- [Given material]:
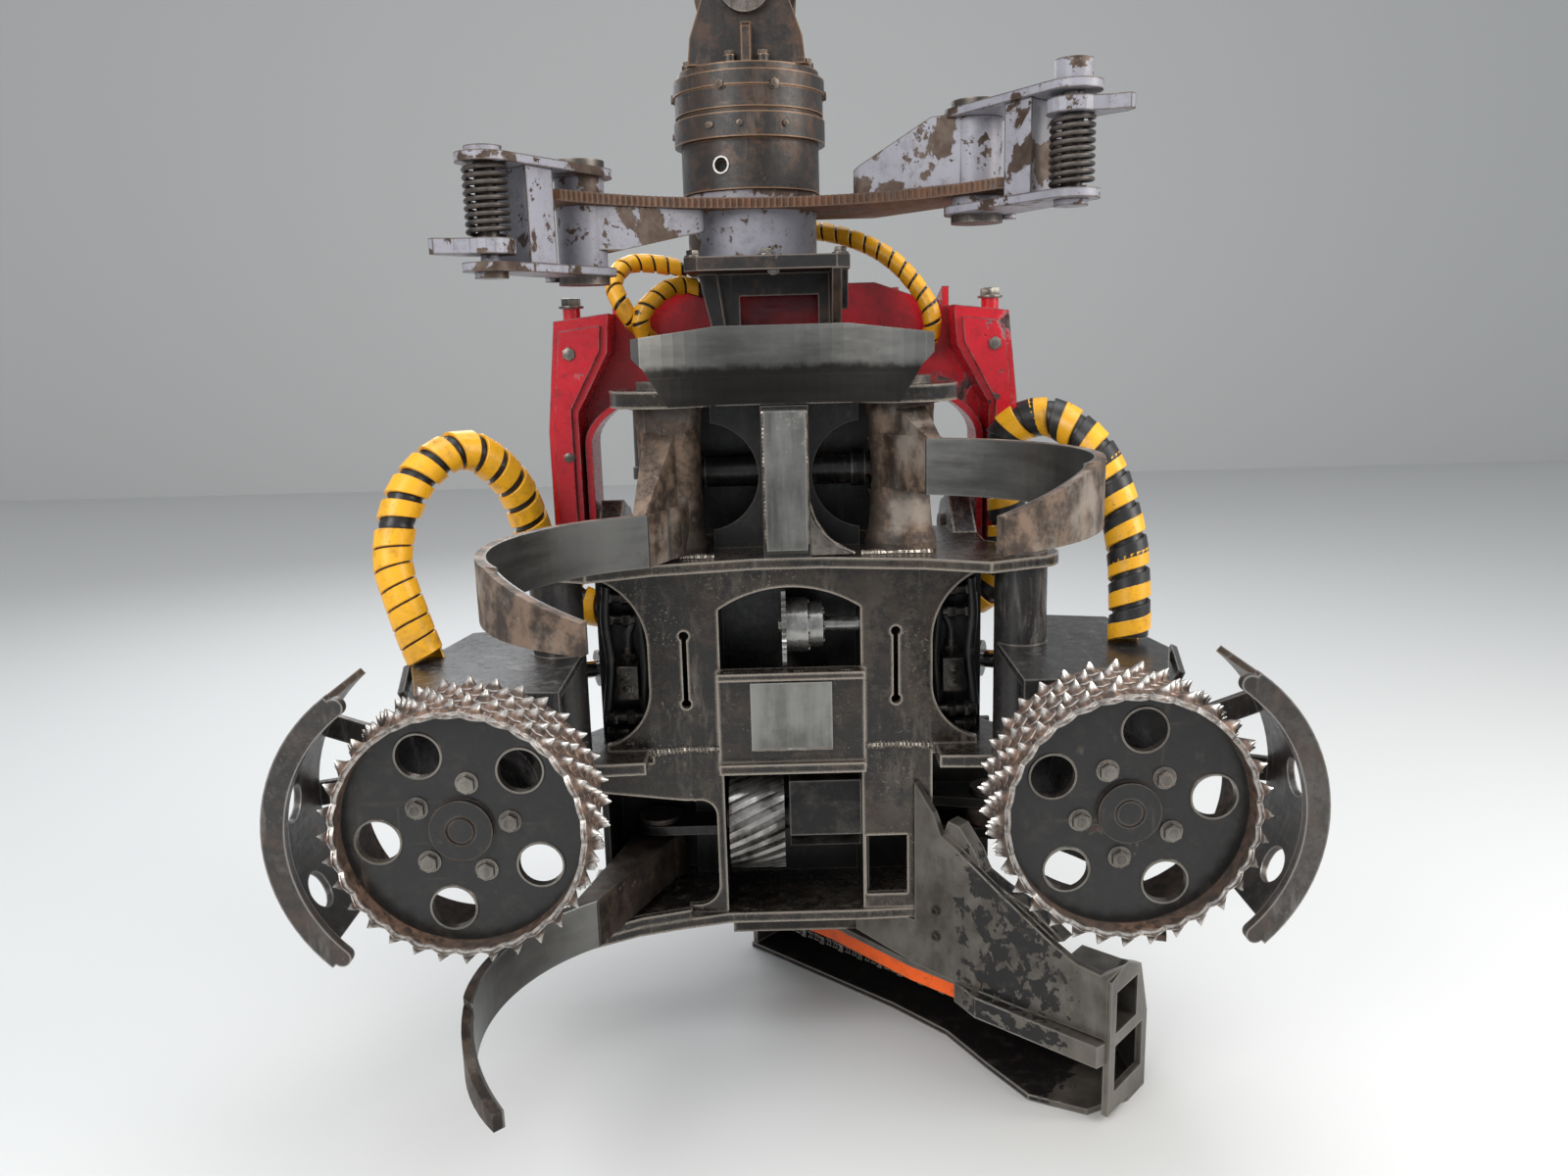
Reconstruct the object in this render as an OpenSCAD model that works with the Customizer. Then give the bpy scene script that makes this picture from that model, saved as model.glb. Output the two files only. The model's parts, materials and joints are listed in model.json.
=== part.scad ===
// Harvester head: a felling and processing head that hangs from a crane tip.
// X points to the head's right, -Y is the trunk side, +Z is up.
// Heights are given over the underside of the saw box and X from the middle of
// the head. The rotator sits left of that middle, and the whole head is then
// moved so that the bore for the crane's pin above it lies at the origin.

/* [Heights over the saw box's underside] */
// Bore for the crane's pin, over the swing pin
hanger_l = 225; // [200:5:260]
// Swing pin under the hanger
swing_h = 1955; // [1940:5:1980]
// Top face of the fixed upper frame plate
upper_plate_h = 1265; // [1250:5:1275]
// Top face of the middle frame plate
middle_plate_h = 965; // [955:5:970]
// Centre of the spiked feed rollers
feed_h = 638; // [632:1:650]
// Axis of the tilt hinge
tilt_h = 950; // [945:1:960]

/* [Hanger and rotator] */
// Place of the rotator's axis, left of the head's middle
rotator_x = -50; // [-60:1:0]
// Radius of the bore for the crane's pin
crane_pin_r = 30; // [25:1:35]
// Width of the hanger's eye along the crane's pin
hanger_w = 100; // [80:5:140]
// Radius of the swing pin
swing_pin_r = 32; // [25:1:36]
// Radius of the rotator's flanges
rotator_r = 140.5; // [135:0.5:150]
// Radius of the turning part under the flanges
rotor_r = 128.5; // [122:0.5:132]

/* [Collector] */
// Radius of the collar that carries the collector
collar_r = 121.5; // [110:0.5:124]
// Distance of a collector arm's pivot from the middle
collector_x = 340; // [335:1:350]
// Pivot's place towards the trunk
collector_y = -220; // [-230:1:-210]
// Radius of the toothed hollow that trunks are held against
hollow_r = 430; // [410:5:450]
// Number of teeth round the hollow
hollow_teeth = 74; // [40:1:90]

/* [Yoke] */
// Outer half width of the red tilt yoke at its lower ends
yoke_x = 462; // [455:1:475]
// Place of the tilt hinge behind the rotator's axis
tilt_y = 130; // [120:1:140]
// Radius of the tilt pins
tilt_pin_r = 30; // [25:1:34]

/* [Frame] */
// Half width of the frame's two channels
frame_x = 262; // [255:1:270]
// Front face of the channels
front_y = -240; // [-245:1:-235]
// Thickness of the frame's plates
plate_t = 20; // [16:1:24]
// Thickness of the channels' walls
wall_t = 14; // [10:1:18]
// Half width of the cavities in the middle
cavity_x = 130; // [120:1:135]

/* [Knives] */
// Distance of an upper knife's pivot from the middle
knife_x = 210; // [205:1:215]
// Pivot's place towards the trunk
knife_y = -180; // [-185:1:-175]
// Radius of the knives' pins
knife_pin_r = 35; // [30:1:38]
// Radius of an upper knife's curve
knife_r = 310; // [300:1:320]
// Thickness of a blade
blade_t = 16; // [12:1:20]

/* [Feed] */
// Distance of a feed arm's pivot from the middle
arm_x = 420; // [415:1:430]
// Pivot's place towards the trunk
arm_y = -250; // [-255:1:-245]
// Radius of the feed arms' pins
arm_pin_r = 30; // [25:1:34]
// Distance of a feed roller's axis from the middle
feed_x = 503; // [490:1:505]
// Front face of the feed rollers
feed_front_y = -700; // [-705:1:-695]
// Width of a feed roller
feed_w = 150; // [140:1:190]
// Radius of a feed roller's drum, without spikes
drum_r = 192; // [185:1:195]
// Height of a spike
spike_h = 20; // [14:1:22]

/* [Saw] */
// Place of the saw's pivot behind the rotator's axis
saw_y = 85; // [80:1:90]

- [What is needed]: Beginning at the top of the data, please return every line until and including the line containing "rotor_r = 128.5; // [122:0.5:132]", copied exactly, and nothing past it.

- [Finished task]:
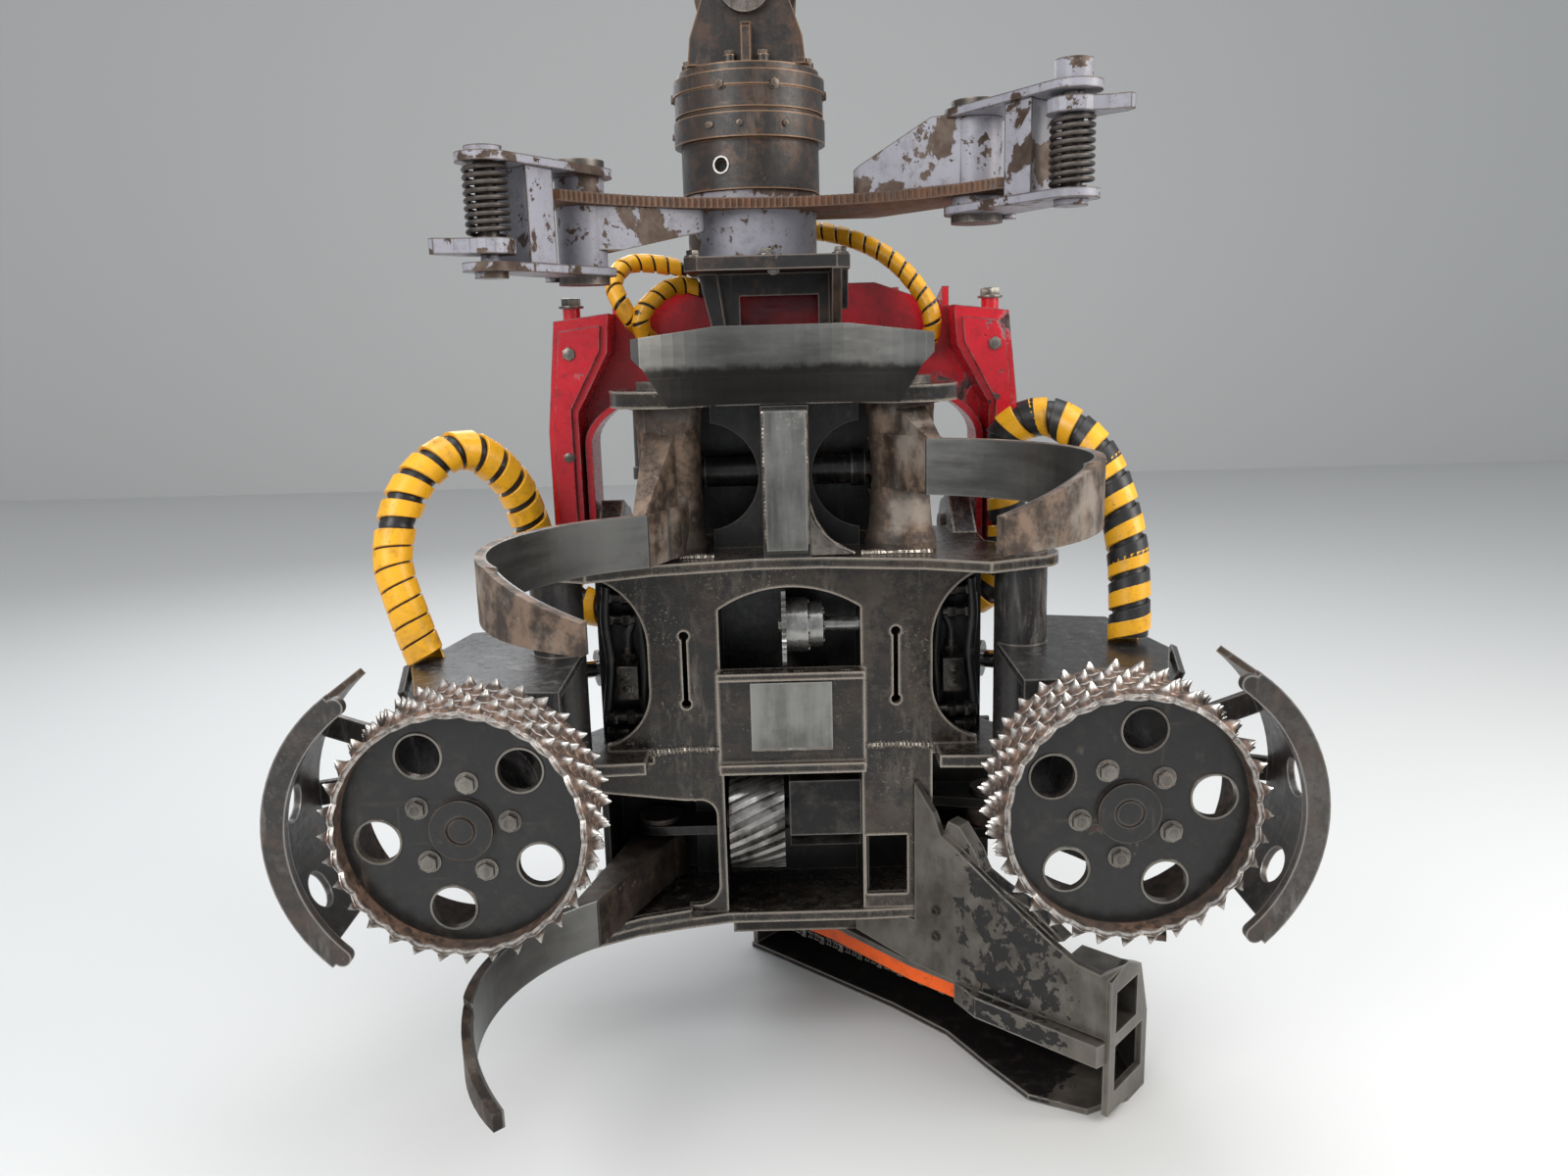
Reconstruct the object in this render as an OpenSCAD model that works with the Customizer. Then give the bpy scene script that makes this picture from that model, saved as model.glb. Output the two files only. The model's parts, materials and joints are listed in model.json.
=== part.scad ===
// Harvester head: a felling and processing head that hangs from a crane tip.
// X points to the head's right, -Y is the trunk side, +Z is up.
// Heights are given over the underside of the saw box and X from the middle of
// the head. The rotator sits left of that middle, and the whole head is then
// moved so that the bore for the crane's pin above it lies at the origin.

/* [Heights over the saw box's underside] */
// Bore for the crane's pin, over the swing pin
hanger_l = 225; // [200:5:260]
// Swing pin under the hanger
swing_h = 1955; // [1940:5:1980]
// Top face of the fixed upper frame plate
upper_plate_h = 1265; // [1250:5:1275]
// Top face of the middle frame plate
middle_plate_h = 965; // [955:5:970]
// Centre of the spiked feed rollers
feed_h = 638; // [632:1:650]
// Axis of the tilt hinge
tilt_h = 950; // [945:1:960]

/* [Hanger and rotator] */
// Place of the rotator's axis, left of the head's middle
rotator_x = -50; // [-60:1:0]
// Radius of the bore for the crane's pin
crane_pin_r = 30; // [25:1:35]
// Width of the hanger's eye along the crane's pin
hanger_w = 100; // [80:5:140]
// Radius of the swing pin
swing_pin_r = 32; // [25:1:36]
// Radius of the rotator's flanges
rotator_r = 140.5; // [135:0.5:150]
// Radius of the turning part under the flanges
rotor_r = 128.5; // [122:0.5:132]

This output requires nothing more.